Weird occurrence on the way to the tram stop.  I swear I saw somebody I knew, but I didn't quite know how to approach the situation.  My friend Isabella and I met this guy at a birthday party and he was relatively nice/gave us a ride home after the party.  So I was walking past the place where people wait, leaning on the metal bars, and who did I see but Ludovico...we had that really weird moment of "do I know you" as I walked by and it probably didn't last as long as I thought but I'm positive that it was him.  Of course, how do you randomly interject into a conversation and suggest to a person that you possibly don't know that you actually do know them.  Wouldn't it be horrible if it turned out to be some guy named Marco who just happened to look like Ludovico?  And furthermore there is that great thing called the language barrier.  So I walked by and sat down on the other side of the tram stop.  Oh well, life is strange.


I got home and was warm and cozy in my sweater.  Did some further reading, ate all of my bread with ricotta--helloooo calories!  Read read read.  Ate a whole bowl of pasta for dinner and tried to lock myself upstairs to write my paper.  However, Angela sent me an eleven page New Yorker article about Wikileaks, so of course I began to read it--my interest in international affairs got the best of me.  Then she began to talk to me about said article and then I went on skype and my mom called me.  Sooo basically last night was a whole lot of "I didn't really do anything school related".  This is a shame because I have very much to do and very little time to do it in--I would much rather be comfortably and steadily working than frantically and hysterically working.  And what else what else...
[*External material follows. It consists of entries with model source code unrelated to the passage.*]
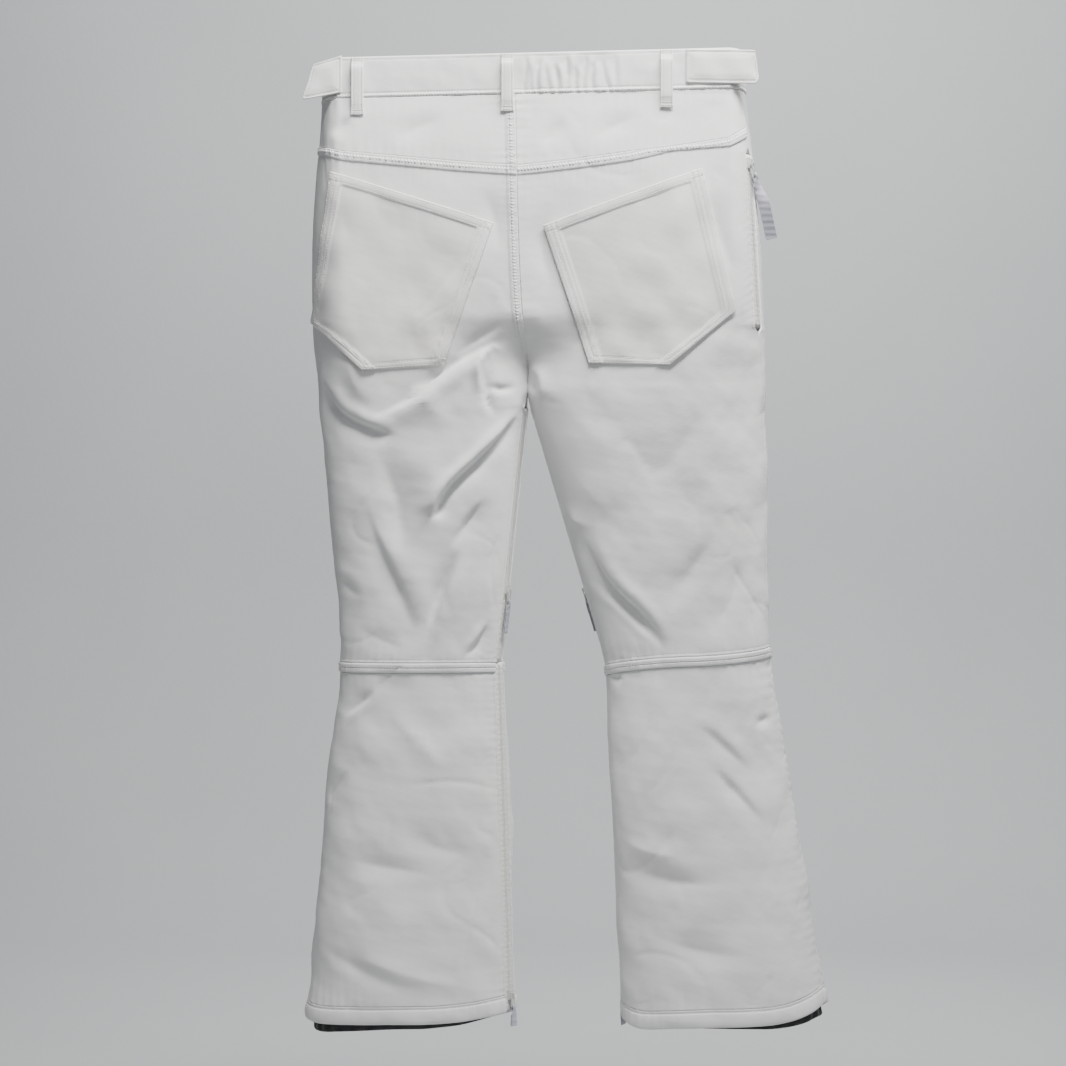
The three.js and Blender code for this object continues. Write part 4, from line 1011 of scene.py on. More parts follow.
def ring_grid(half, top, bottom, places):
    """A grid round a leg from the inner seam and back to it, with the cloth's lift."""
    rows = []
    for face in (BACK, FRONT):
        points, normals = grid_between(half, face, top, bottom, edge_spaced(LEG_FACE_WIDTH), places)
        lift = settle(half, face, points, normals)
        if face == FRONT:
            points, normals, lift = points[:, ::-1], normals[:, ::-1], lift[:, ::-1]
        rows.append((points, normals, lift))
    return tuple(np.concatenate([back, front], 1) for back, front in zip(*rows))


def make_knee_band(half, thread, seed):
    gap = EDGE_GAP / 2
    knee = knee_edge(half)
    height = KNEE_BAND_HEIGHT - 2 * gap
    top, bottom = lowered(knee, gap), lowered(knee, height + gap)
    points, normals, lift = ring_grid(half, top, bottom, np.linspace(0, 1, 23))
    run, back, drop, _ = distances(points)
    lobes = 1.1 * np.abs(np.sin(math.pi * drop / (height / 2))) ** 0.4
    raised = lift + 0.7 + lobes + pucker(drop * 0, run, seed, amount=0.18)
    ends = round_edge(np.minimum(run, back), 1.5)
    outer = raise_by(points, normals, raised - ends)
    inner = raise_by(points, normals, lift - CLOTH)
    make_sheet(f"knee_band_{half.name}", outer, inner, WHITE_SHELL, points)
    for at in (height * 0.5 - 1.2, height * 0.5 + 1.2):
        thread.follow(outer, normals, drop, at, 0)


def make_hem_band(half, thread, seed):
    gap = EDGE_GAP / 2
    hem = hem_edge(half)
    top, bottom = lowered(hem, gap), lowered(hem, HEM_BAND_HEIGHT)
    points, normals, lift = ring_grid(half, top, bottom, np.linspace(0, 1, 30) ** 1.1)
    run, back, _, rise = distances(points)
    puff = 1.3 * np.sin(math.pi * clamp01(rise / HEM_STITCH)) ** 0.6
    ripple = pucker(np.abs(rise - HEM_STITCH + 2), run, seed, amount=0.5, reach=9, pitch=10)
    raised = lift + 0.2 + puff + groove(rise, HEM_STITCH, 0.5) + ripple
    ends = round_edge(np.minimum(run, back), 1.5) + round_edge(rise, 2.0)
    outer = raise_by(points, normals, raised - ends)
    inner = raise_by(points, normals, lift - CLOTH + round_edge(rise, 1.2))
    make_sheet(f"hem_band_{half.name}", outer, inner, WHITE_SHELL, points)
    thread.follow(outer, normals, rise, HEM_STITCH, 0)


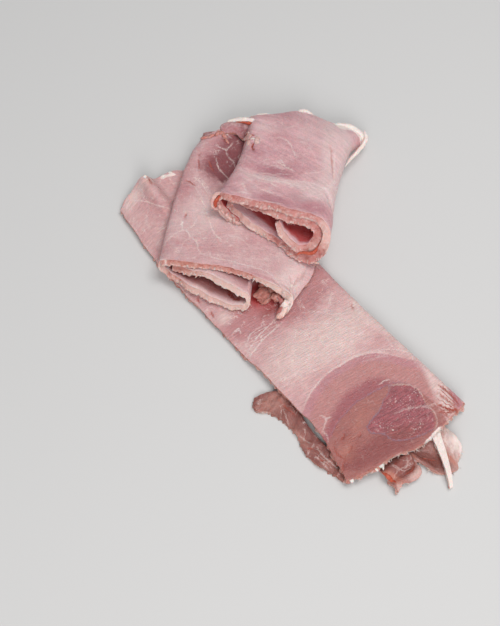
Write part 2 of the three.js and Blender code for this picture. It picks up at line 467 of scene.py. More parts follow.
def outward(grid):
    """The direction out of the slice for each grid point of its edge."""
    out = np.zeros_like(grid)
    out[:, 0] += grid[:, 0] - grid[:, 3]
    out[:, -1] += grid[:, -1] - grid[:, -4]
    out[0] += grid[0] - grid[3]
    out[-1] += grid[-1] - grid[-4]
    return unit(out)


def slab(name, sheet, thickness, seed, torn, outer=0, inner=0, slant=0.0):
    """The sheet as a closed slab. outer and inner lift its two sides; slant draws the outer edge back."""
    shell, n, k = grid_shell([count - 1 for count in sheet.s.shape])

    def per_vertex(values):
        return (values + 0 * sheet.s).reshape(-1)[n]

    def per_vertex_3d(vectors):
        return (vectors + 0 * sheet.points).reshape(-1, 3)[n]

    s, t, edge = (per_vertex(values) for values in (sheet.s, sheet.t, sheet.edge))
    normals = per_vertex_3d(sheet.normals)
    near = np.clip(ROUND - edge, 0, ROUND)
    half = thickness / 2 - ROUND + np.sqrt(ROUND**2 - near**2)
    lift = np.where(k > 0, per_vertex(outer), -per_vertex(inner))
    place = per_vertex_3d(sheet.points) + normals * (k * half + np.abs(k) * lift)[:, None]

    # The cut face is torn into fibres, and threads hang from its lower border.
    up = k * np.clip(3 * normals[:, 2], -1, 1)  # 1 on the upper border of the cut face, -1 on the lower one
    on_rim = edge < 1e-6
    fibre = 0.7 * rough(s + t, 2.5 * k, FIBRE, seed + 40)
    fibre += 0.5 * noise(s + t, 4 * k, FINE_FIBRE, seed + 41)
    threads = np.clip(noise(s + t, 0 * k, THREAD, seed + 42), 0, 1) * smoothstep(-up, -0.3, 0.7)
    place += per_vertex_3d(outward(sheet.points)) * (on_rim * torn * (fibre - 0.3 + 2.2 * threads))[:, None]
    place[:, 2] -= on_rim * torn * 0.9 * threads
    if slant:
        ahead = per_vertex_3d(unit(sheet.points[:, :1] - sheet.points[:, 3:4]))
        drawn = 1 - smoothstep(t - sheet.t.min(), 0, SLANTED)
        drawn = drawn * slant * (1 + 0.45 * rough(s, 0 * s, 6, seed))
        place -= ahead * (drawn * (0.2 + 0.8 * up))[:, None]
    place[:, 2] = np.maximum(place[:, 2], 0)
    put(shell.verts, place)
    turn_outward(shell)
    piece = add_piece(mesh_of(name, shell), s, t)
    keep(piece, "rim", np.where(on_rim, 1, np.clip(1 - edge / PAINTED_RIM, 0, 1)))
    keep(piece, "across", up)
    return piece, n, k


print("rows of faces on a cut face:", RIM_ROWS + 1)

# %% [markdown]
# ## Lines and patches on the flat slice
# Cooked ham shows its muscles: thin white seams of fat and sinew, darker and paler patches, and small
# tears. They could be painted by hand. Here each one is a short list of points on the flat slice: s is the
# distance in mm from its last edge and t from its front edge. Every vertex keeps the arrow to the nearest
# line, and the material draws the line where the arrow is short, so a seam stays thin and sharp between
# the vertices.

# %% Lines and patches
LINE_STEP = 0.4
LINE_REACH = 8  # a line is looked for within this distance
FAR = 9  # the distance that is kept where no line is near
GROOVE_DEPTH = 0.55
GROOVE_WIDTH = 0.7
OUTLINE_STEPS = 240
BAND_REACH = -20, 60  # the distances to an outline that make a difference
# The darker patches are darker meat and, in places, painted shade; the paler ones are paler meat and, in
# places, painted light.
PATCHES = "rosy", "pale", "deep", "tan", "fatty"


def lines_on(sheet, lines):
    """The arrow to the nearest line and its strength, for each grid point. Lines are (strength, points)."""
    spots = np.stack([sheet.s.ravel(), sheet.t.ravel()], -1)
    best = np.full(len(spots), np.inf)
    arrow = np.zeros((len(spots), 2))
    strength = np.zeros(len(spots))
    for weight, points in lines:
        points = np.array(points, float)
        length = np.linalg.norm(np.diff(points, axis=0), axis=-1).sum()
        along = np.linspace(0, 1, int(length / LINE_STEP) + 4)
        curve = smooth_curve(points, along)
        fade = weight * (0.35 + 0.65 * np.sin(math.pi * along) ** 0.5)
        low, high = curve.min(0) - LINE_REACH, curve.max(0) + LINE_REACH
        close = np.flatnonzero(((spots > low) & (spots < high)).all(1))
        offset = curve[None] - spots[close][:, None]
        gap = np.linalg.norm(offset, axis=-1)
        nearest = gap.argmin(1)
        gap = gap[np.arange(len(close)), nearest]
        better = gap < best[close]
        which, nearest = close[better], nearest[better]
        best[which] = gap[better]
        arrow[which] = offset[better, nearest]
        strength[which] = fade[nearest]
    arrow = np.where(np.isinf(best)[:, None], FAR, arrow)
    return np.stack([arrow[:, 0], arrow[:, 1], np.minimum(best, FAR)], -1), strength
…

I don't know what I will do when I'm here for my month da sola (alone).  It honestly kind of freaks me out...never have I ever been so intimidated by buying a pair of boots.  Not to say that I don't have the capability to actually accomplish minor and relatively large tasks, I guess the fear of total miscommunication lurks around every corner and I'm still trying to get over it.  There are glimmers of self confidence and self certainty though, I just have to reclaim them.  I think it's pretty much like this:  I have to accept the fact that I'm an American living abroad and that I shouldn't be ashamed of my country even though it is now known as a place of (not by everyone, but by many people) ignorance, brute force, the Jersey Shore (which I have never watched before), McDonald's, and guns.  Makes me sad.  But I am American and always will be, I have to learn to embrace it.


Life here is nice though and I do really enjoy it for the most part.  I like my afternoon coffee breaks and my sometimes morning coffee breaks and the fact that I pretty much eat well wherever I go.  I enjoy that there are trains that go everywhere (though they are sometimes late and often switched around to different tracks) on time for the most part, and that I only have to pay about 3 euro to go somewhere 40 minutes away whereas to get into Boston I have to pay $12 roundtrip.  I love walking and spending hours looking into store windows and I enjoy how, for the most part things seem to be more easy-going here.  


I do miss the open spaces of New England and the possibility of being alone in a field.  And I do get sung to sleep and woken up every morning by the sound of vespas being revved and of the dogs down the street barking and the lady who owns them (or maybe a passerby) yelling "basta, zitto!"  But I do know that when I return to the land of peanut butter, french fries, and Boston accents I will have an extremely difficult time forgetting about my life here.  And now I should really write my paper because I'm having dinner with Alessandra at 7 PM at her house in centro....wooh!  Cheers, I will most likely write letters during January.